Read what follows with the understanding that I am not an attorney, just an interested observer.
A great deal of sneaky cleverness went into the design of Texas’ new law limiting abortions to the first six weeks of pregnancy. The law is enforceable only by private citizens filing law suits against those who perform or assist another to have an abortion post 6 weeks, no criminal prosecution appears possible. This is unique in my experience.
As the Supreme Court noted in its statement refusing to provide injunctive relief, “federal courts enjoy the power to enjoin individuals tasked with enforcing laws, not the laws themselves" where the presumption is that those individuals are specific government officials. Such government employee action is specifically prohibited by the TX law.
My understanding is that unlike most suits, private persons who sue to enforce this law and do not win their suits, cannot be forced to pay the successful defendant’s legal expenses. This feature encourages nuisance suits.

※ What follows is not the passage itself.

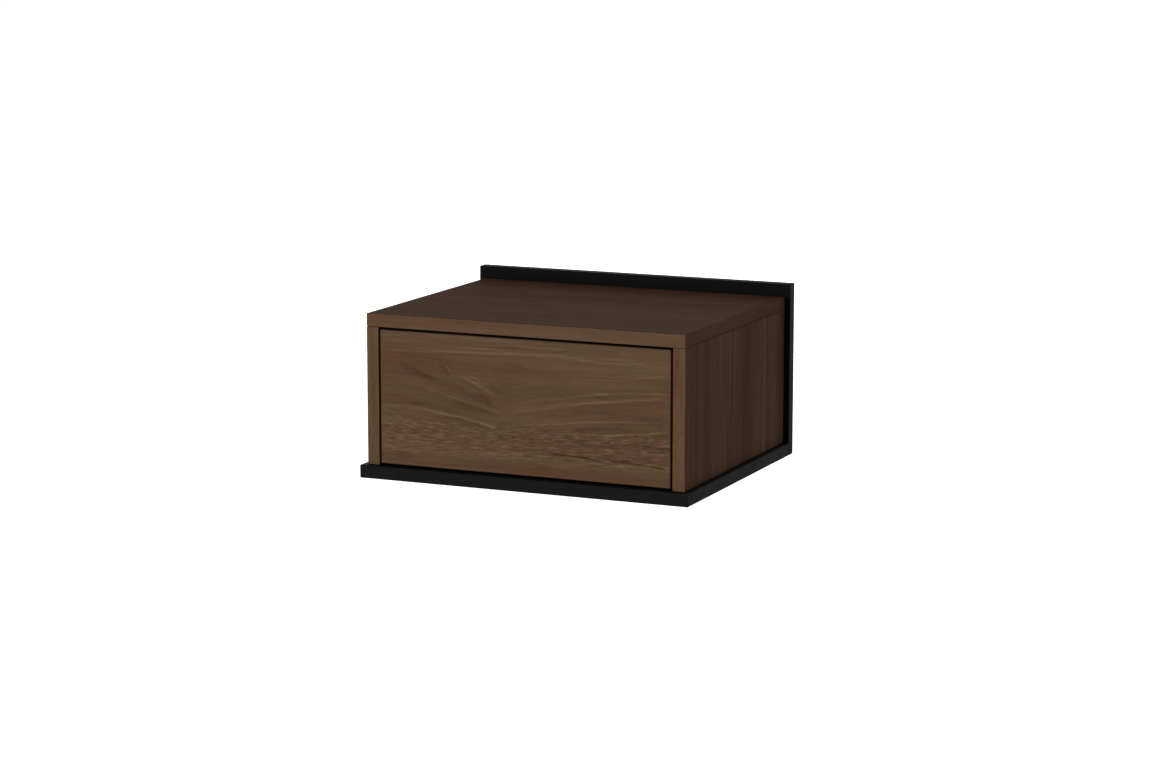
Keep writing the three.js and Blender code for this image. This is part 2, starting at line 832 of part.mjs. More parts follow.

Texas has passed a law that empowers what amounts to a posse to do the enforcing, minus the deputizing and sheriff oversight. I envision bounty hunters staking out clinics and medical offices, looking to make an indecent living suing, or threatening to sue, doctors, feminists and liberal churches.
I also see much opportunity for abuse of this law, suits aimed at persons against whom one holds some grudge, who may have no abortion involvement whatsoever. Even if the plaintiff loses, the defendant is out legal fees. My understanding is that in civil suits the burden of proof is lower than that in criminal trials, and this seems to have characteristics of both.
The approach also feels like Revolutionary War era letters of marque which authorized legal piracy by private ships so long as it was directed at an enemy country's ships. Privateers weren't always discriminating in their captures, and I'm uncertain TX litigants will be.